[START OF AVAILABLE DATA]

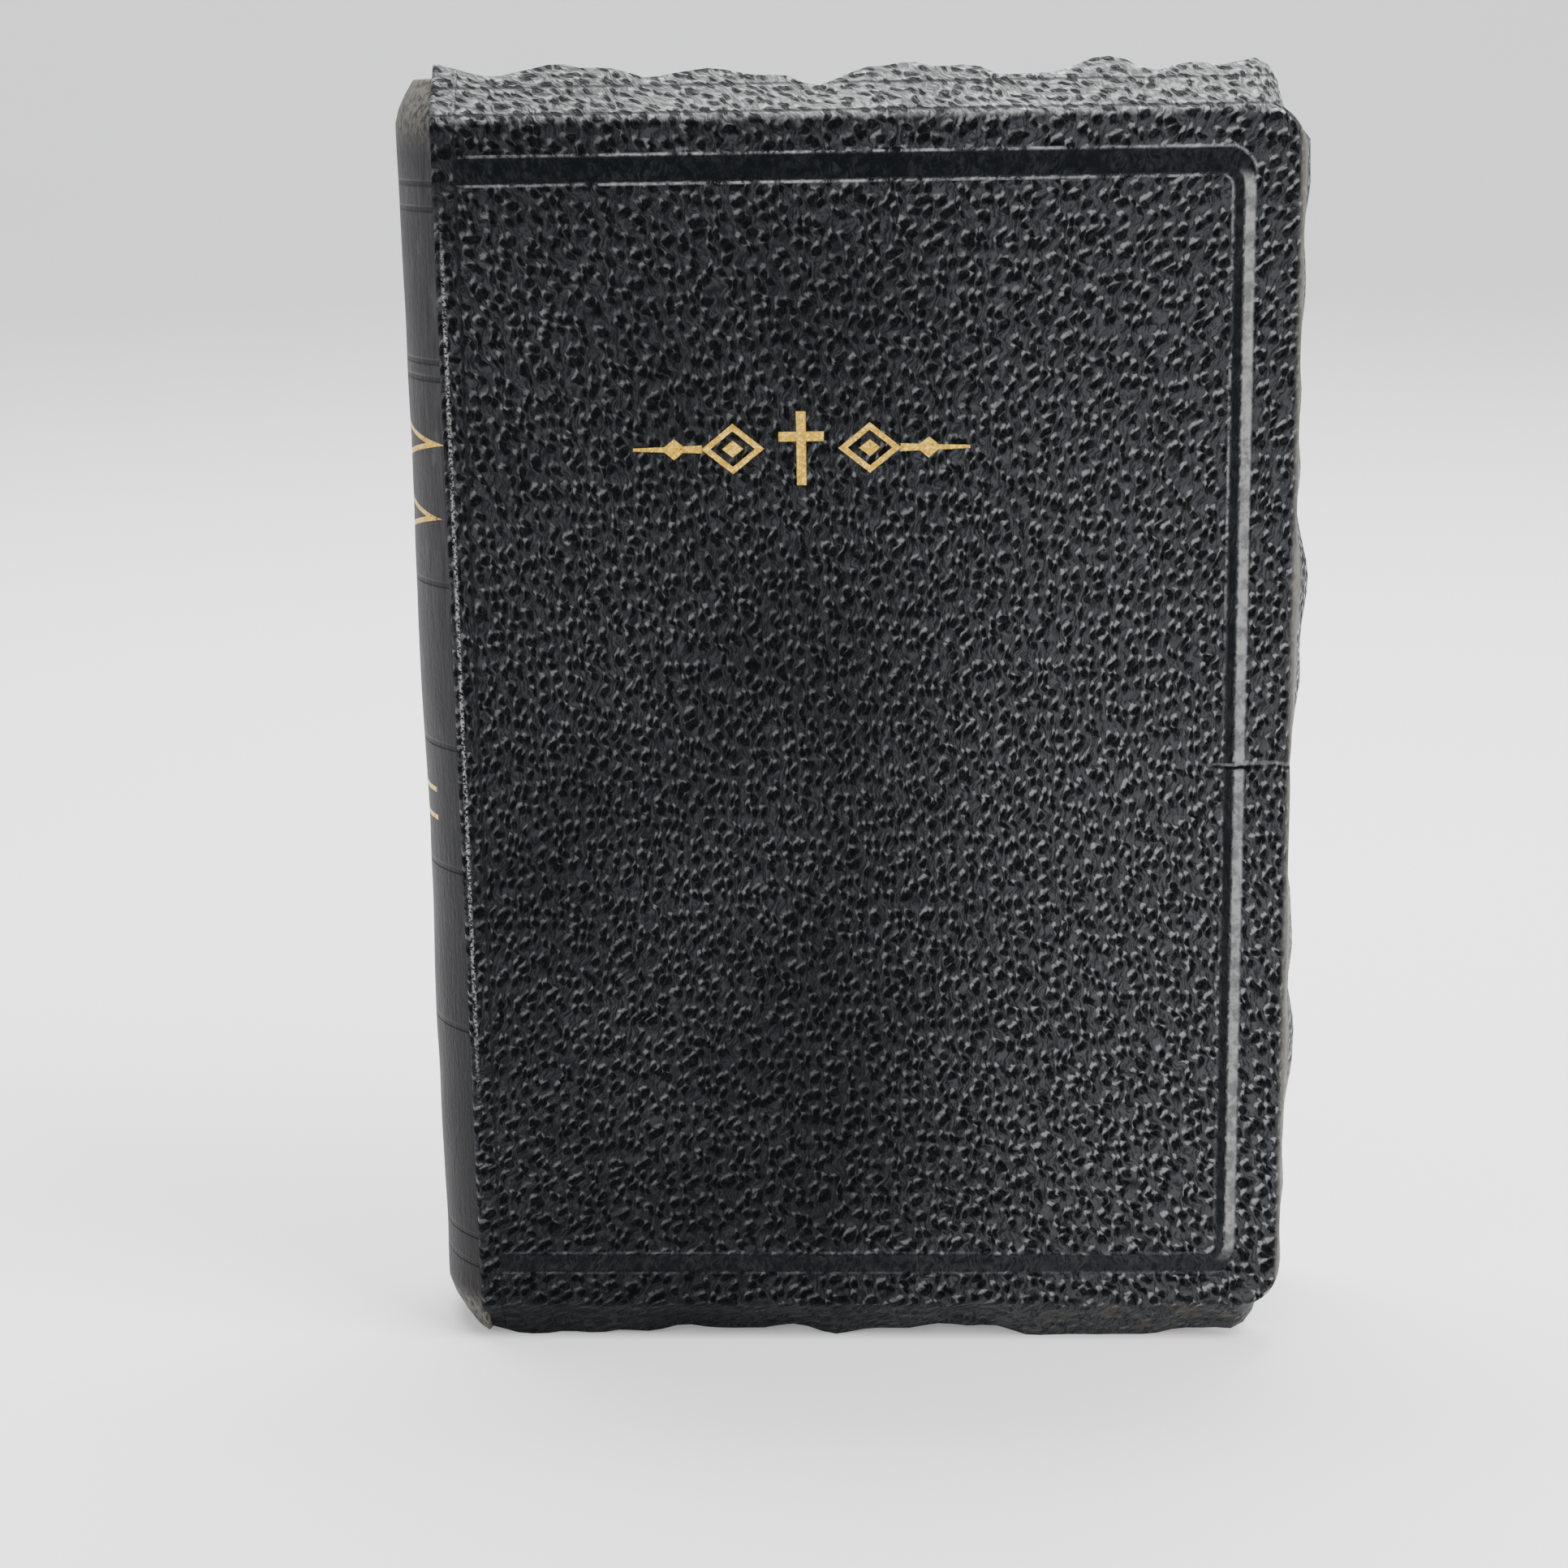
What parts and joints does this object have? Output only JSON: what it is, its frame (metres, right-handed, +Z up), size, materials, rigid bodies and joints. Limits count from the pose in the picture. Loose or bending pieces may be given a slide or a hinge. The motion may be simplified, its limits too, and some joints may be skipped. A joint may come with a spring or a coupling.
{
  "type": "bible",
  "caption": "Leather-bound bible standing upright: limp covers with edges bent in over the pages, a rounded spine, a sewn text block, and covers and end leaves that turn.",
  "frame": {"origin": "under the middle of the closed book's outer box, on the surface it stands on", "axes": "+Z up the spine from tail to head, front cover faces -Y, spine at -X, fore edge at +X"},
  "size_m": [0.14, 0.0336, 0.2042],
  "materials": {
    "black_leather": "pebble-grained, semi-gloss on the ridges",
    "card": "matt",
    "endpaper": "matt, faint leather emboss",
    "bible_paper": "thin and matt, edges stained red",
    "mull_cloth": "open weave, matt",
    "kraft_lining": "matt",
    "linen_thread": "matt",
    "band_cloth": "woven, slight sheen"
  },
  "bodies": {
    "text_block": {"section_01": "bible_paper", "section_02": "bible_paper", "section_03": "bible_paper", "section_04": "bible_paper", "section_05": "bible_paper", "section_06": "bible_paper", "section_07": "bible_paper", "section_08": "bible_paper", "section_09": "bible_paper", "section_10": "bible_paper", "section_11": "bible_paper", "section_12": "bible_paper", "section_13": "bible_paper", "section_14": "bible_paper", "section_15": "bible_paper", "section_16": "bible_paper", "section_17": "bible_paper", "section_18": "bible_paper", "section_19": "bible_paper", "section_20": "bible_paper", "sewing_thread_row_1": "linen_thread", "sewing_thread_row_2": "linen_thread", "sewing_thread_row_3": "linen_thread", "sewing_thread_row_4": "linen_thread", "mull": "mull_cloth", "spine_lining": "kraft_lining", "head_band": "band_cloth", "tail_band": "band_cloth", "spine_inlay": "card", "spine_leather": "black_leather"},
    "front_cover": {"front_cover_leather": "black_leather", "front_board": "card", "front_pastedown": "endpaper"},
    "back_cover": {"back_cover_leather": "black_leather", "back_board": "card", "back_pastedown": "endpaper"},
    "front_flyleaf_turn": {"front_flyleaf": "endpaper"},
    "first_leaf_turn": {"first_leaf": "bible_paper"},
    "second_leaf_turn": {"second_leaf": "bible_paper"},
    "back_flyleaf_turn": {"back_flyleaf": "endpaper"},
    "last_leaf_turn": {"last_leaf": "bible_paper"},
    "next_to_last_leaf_turn": {"next_to_last_leaf": "bible_paper"}
  },
  "joints": [
    {"name": "front_cover_hinge", "type": "hinge", "parent": "text_block", "child": "front_cover", "pos_m": [-0.06188, -0.01675, 0.10209], "axis": [0, 0, -1], "range_deg": [0, 175]},
    {"name": "back_cover_hinge", "type": "hinge", "parent": "text_block", "child": "back_cover", "pos_m": [-0.06188, 0.01675, 0.10209], "axis": [0, 0, 1], "range_deg": [0, 175]},
    {"name": "front_flyleaf_fold", "type": "hinge", "parent": "text_block", "child": "front_flyleaf_turn", "pos_m": [-0.06188, -0.01675, 0.10209], "axis": [0, 0, -1], "range_deg": [0, 170]},
    {"name": "first_leaf_fold", "type": "hinge", "parent": "text_block", "child": "first_leaf_turn", "pos_m": [-0.06188, -0.01675, 0.10209], "axis": [0, 0, -1], "range_deg": [0, 161]},
    {"name": "second_leaf_fold", "type": "hinge", "parent": "text_block", "child": "second_leaf_turn", "pos_m": [-0.06188, -0.01675, 0.10209], "axis": [0, 0, -1], "range_deg": [0, 153]},
    {"name": "back_flyleaf_fold", "type": "hinge", "parent": "text_block", "child": "back_flyleaf_turn", "pos_m": [-0.06188, 0.01675, 0.10209], "axis": [0, 0, 1], "range_deg": [0, 170]},
    {"name": "last_leaf_fold", "type": "hinge", "parent": "text_block", "child": "last_leaf_turn", "pos_m": [-0.06188, 0.01675, 0.10209], "axis": [0, 0, 1], "range_deg": [0, 161]},
    {"name": "next_to_last_leaf_fold", "type": "hinge", "parent": "text_block", "child": "next_to_last_leaf_turn", "pos_m": [-0.06188, 0.01675, 0.10209], "axis": [0, 0, 1], "range_deg": [0, 153]}
  ],
  "couplings": [
    {"joint": "front_flyleaf_fold", "follows": "front_cover_hinge", "ratio": 0.97},
    {"joint": "first_leaf_fold", "follows": "front_cover_hinge", "ratio": 0.92},
    {"joint": "second_leaf_fold", "follows": "front_cover_hinge", "ratio": 0.87},
    {"joint": "back_flyleaf_fold", "follows": "back_cover_hinge", "ratio": 0.97},
    {"joint": "last_leaf_fold", "follows": "back_cover_hinge", "ratio": 0.92},
    {"joint": "next_to_last_leaf_fold", "follows": "back_cover_hinge", "ratio": 0.87}
  ]
}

[END OF AVAILABLE DATA]

WHAT THE TASK ASKS: Quote the listing in full, please, keeping every line exact.

WRITTEN ANSWER:
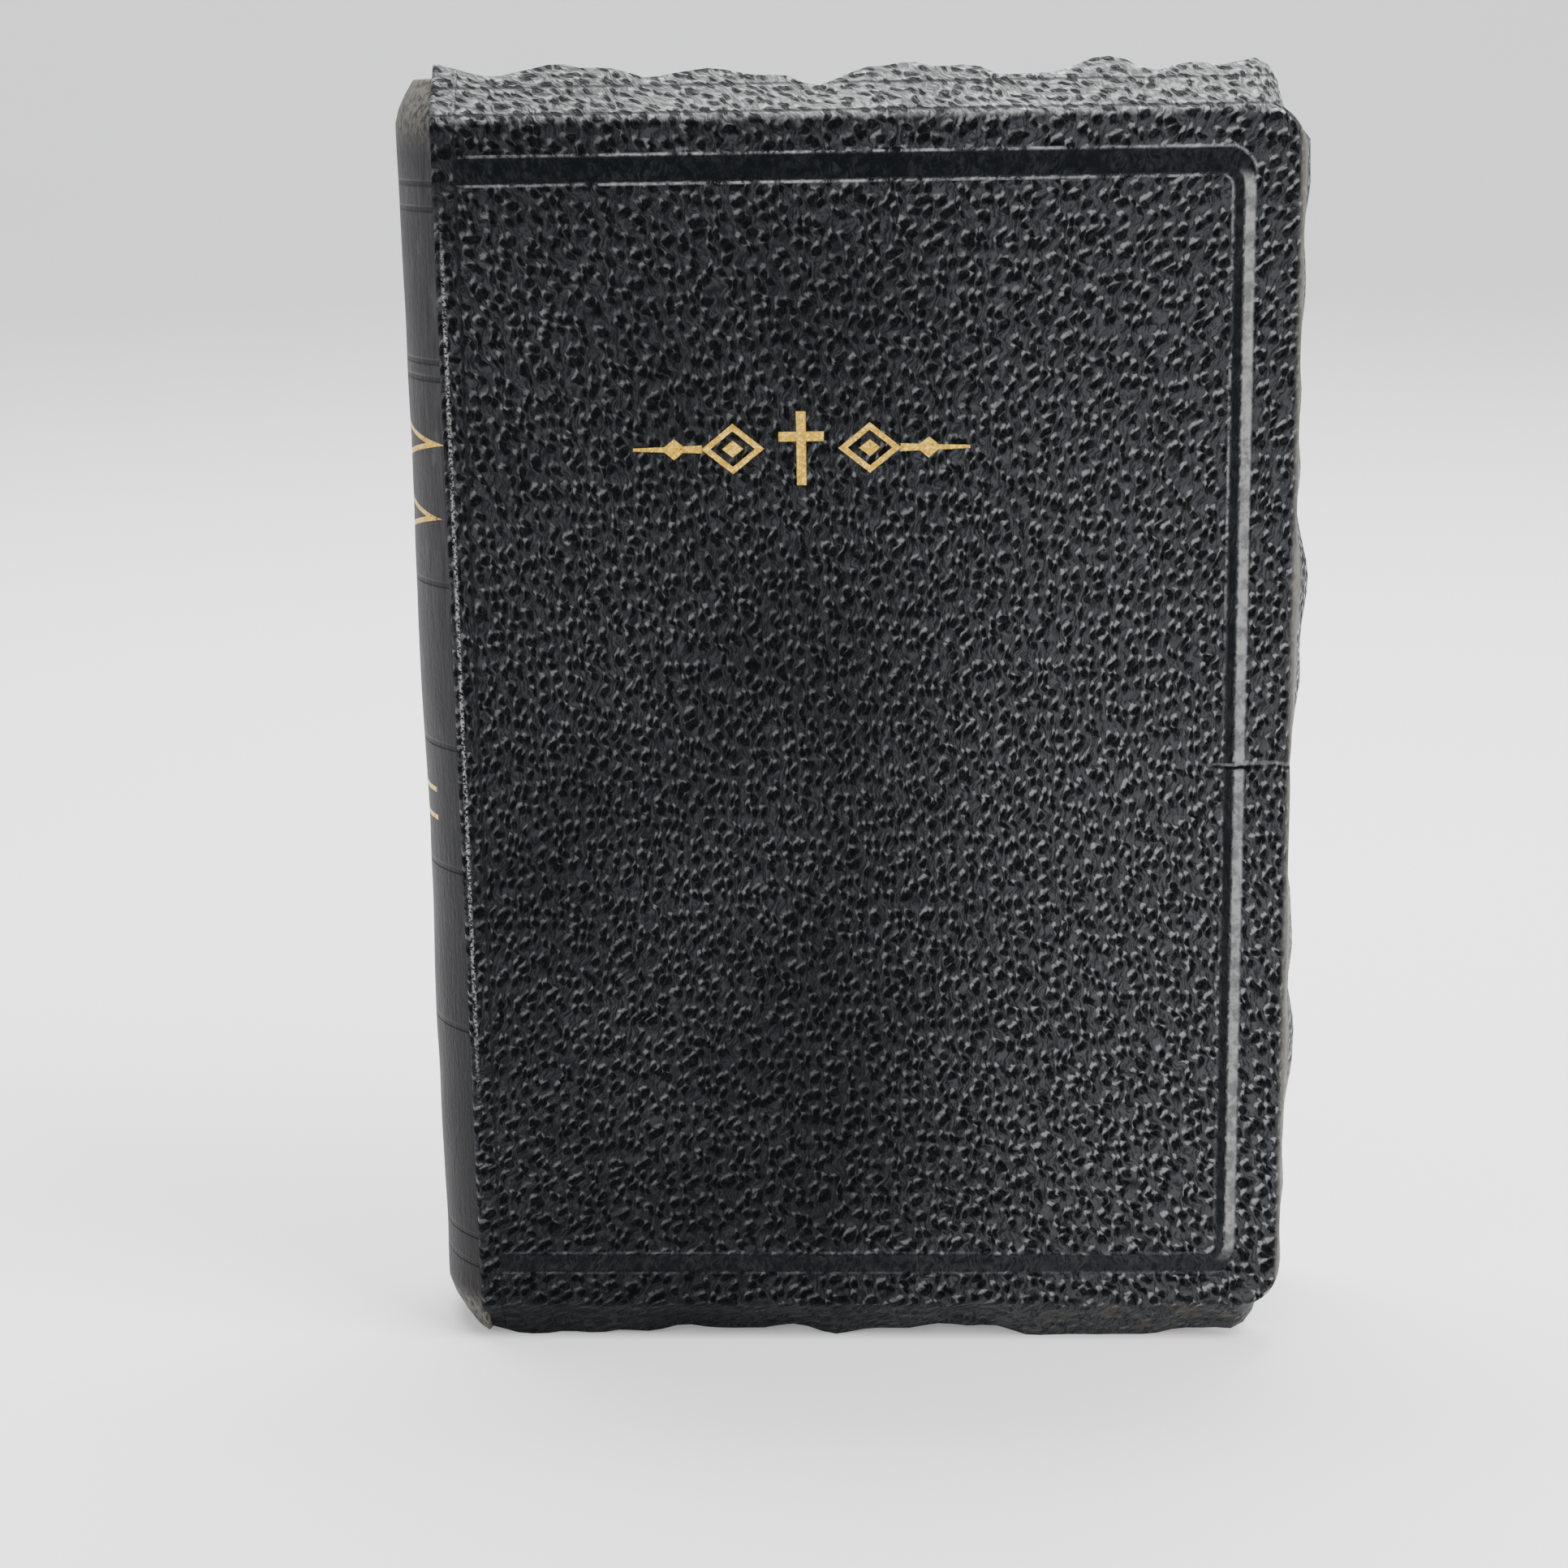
What parts and joints does this object have? Output only JSON: what it is, its frame (metres, right-handed, +Z up), size, materials, rigid bodies and joints. Limits count from the pose in the picture. Loose or bending pieces may be given a slide or a hinge. The motion may be simplified, its limits too, and some joints may be skipped. A joint may come with a spring or a coupling.
{
  "type": "bible",
  "caption": "Leather-bound bible standing upright: limp covers with edges bent in over the pages, a rounded spine, a sewn text block, and covers and end leaves that turn.",
  "frame": {"origin": "under the middle of the closed book's outer box, on the surface it stands on", "axes": "+Z up the spine from tail to head, front cover faces -Y, spine at -X, fore edge at +X"},
  "size_m": [0.14, 0.0336, 0.2042],
  "materials": {
    "black_leather": "pebble-grained, semi-gloss on the ridges",
    "card": "matt",
    "endpaper": "matt, faint leather emboss",
    "bible_paper": "thin and matt, edges stained red",
    "mull_cloth": "open weave, matt",
    "kraft_lining": "matt",
    "linen_thread": "matt",
    "band_cloth": "woven, slight sheen"
  },
  "bodies": {
    "text_block": {"section_01": "bible_paper", "section_02": "bible_paper", "section_03": "bible_paper", "section_04": "bible_paper", "section_05": "bible_paper", "section_06": "bible_paper", "section_07": "bible_paper", "section_08": "bible_paper", "section_09": "bible_paper", "section_10": "bible_paper", "section_11": "bible_paper", "section_12": "bible_paper", "section_13": "bible_paper", "section_14": "bible_paper", "section_15": "bible_paper", "section_16": "bible_paper", "section_17": "bible_paper", "section_18": "bible_paper", "section_19": "bible_paper", "section_20": "bible_paper", "sewing_thread_row_1": "linen_thread", "sewing_thread_row_2": "linen_thread", "sewing_thread_row_3": "linen_thread", "sewing_thread_row_4": "linen_thread", "mull": "mull_cloth", "spine_lining": "kraft_lining", "head_band": "band_cloth", "tail_band": "band_cloth", "spine_inlay": "card", "spine_leather": "black_leather"},
    "front_cover": {"front_cover_leather": "black_leather", "front_board": "card", "front_pastedown": "endpaper"},
    "back_cover": {"back_cover_leather": "black_leather", "back_board": "card", "back_pastedown": "endpaper"},
    "front_flyleaf_turn": {"front_flyleaf": "endpaper"},
    "first_leaf_turn": {"first_leaf": "bible_paper"},
    "second_leaf_turn": {"second_leaf": "bible_paper"},
    "back_flyleaf_turn": {"back_flyleaf": "endpaper"},
    "last_leaf_turn": {"last_leaf": "bible_paper"},
    "next_to_last_leaf_turn": {"next_to_last_leaf": "bible_paper"}
  },
  "joints": [
    {"name": "front_cover_hinge", "type": "hinge", "parent": "text_block", "child": "front_cover", "pos_m": [-0.06188, -0.01675, 0.10209], "axis": [0, 0, -1], "range_deg": [0, 175]},
    {"name": "back_cover_hinge", "type": "hinge", "parent": "text_block", "child": "back_cover", "pos_m": [-0.06188, 0.01675, 0.10209], "axis": [0, 0, 1], "range_deg": [0, 175]},
    {"name": "front_flyleaf_fold", "type": "hinge", "parent": "text_block", "child": "front_flyleaf_turn", "pos_m": [-0.06188, -0.01675, 0.10209], "axis": [0, 0, -1], "range_deg": [0, 170]},
    {"name": "first_leaf_fold", "type": "hinge", "parent": "text_block", "child": "first_leaf_turn", "pos_m": [-0.06188, -0.01675, 0.10209], "axis": [0, 0, -1], "range_deg": [0, 161]},
    {"name": "second_leaf_fold", "type": "hinge", "parent": "text_block", "child": "second_leaf_turn", "pos_m": [-0.06188, -0.01675, 0.10209], "axis": [0, 0, -1], "range_deg": [0, 153]},
    {"name": "back_flyleaf_fold", "type": "hinge", "parent": "text_block", "child": "back_flyleaf_turn", "pos_m": [-0.06188, 0.01675, 0.10209], "axis": [0, 0, 1], "range_deg": [0, 170]},
    {"name": "last_leaf_fold", "type": "hinge", "parent": "text_block", "child": "last_leaf_turn", "pos_m": [-0.06188, 0.01675, 0.10209], "axis": [0, 0, 1], "range_deg": [0, 161]},
    {"name": "next_to_last_leaf_fold", "type": "hinge", "parent": "text_block", "child": "next_to_last_leaf_turn", "pos_m": [-0.06188, 0.01675, 0.10209], "axis": [0, 0, 1], "range_deg": [0, 153]}
  ],
  "couplings": [
    {"joint": "front_flyleaf_fold", "follows": "front_cover_hinge", "ratio": 0.97},
    {"joint": "first_leaf_fold", "follows": "front_cover_hinge", "ratio": 0.92},
    {"joint": "second_leaf_fold", "follows": "front_cover_hinge", "ratio": 0.87},
    {"joint": "back_flyleaf_fold", "follows": "back_cover_hinge", "ratio": 0.97},
    {"joint": "last_leaf_fold", "follows": "back_cover_hinge", "ratio": 0.92},
    {"joint": "next_to_last_leaf_fold", "follows": "back_cover_hinge", "ratio": 0.87}
  ]
}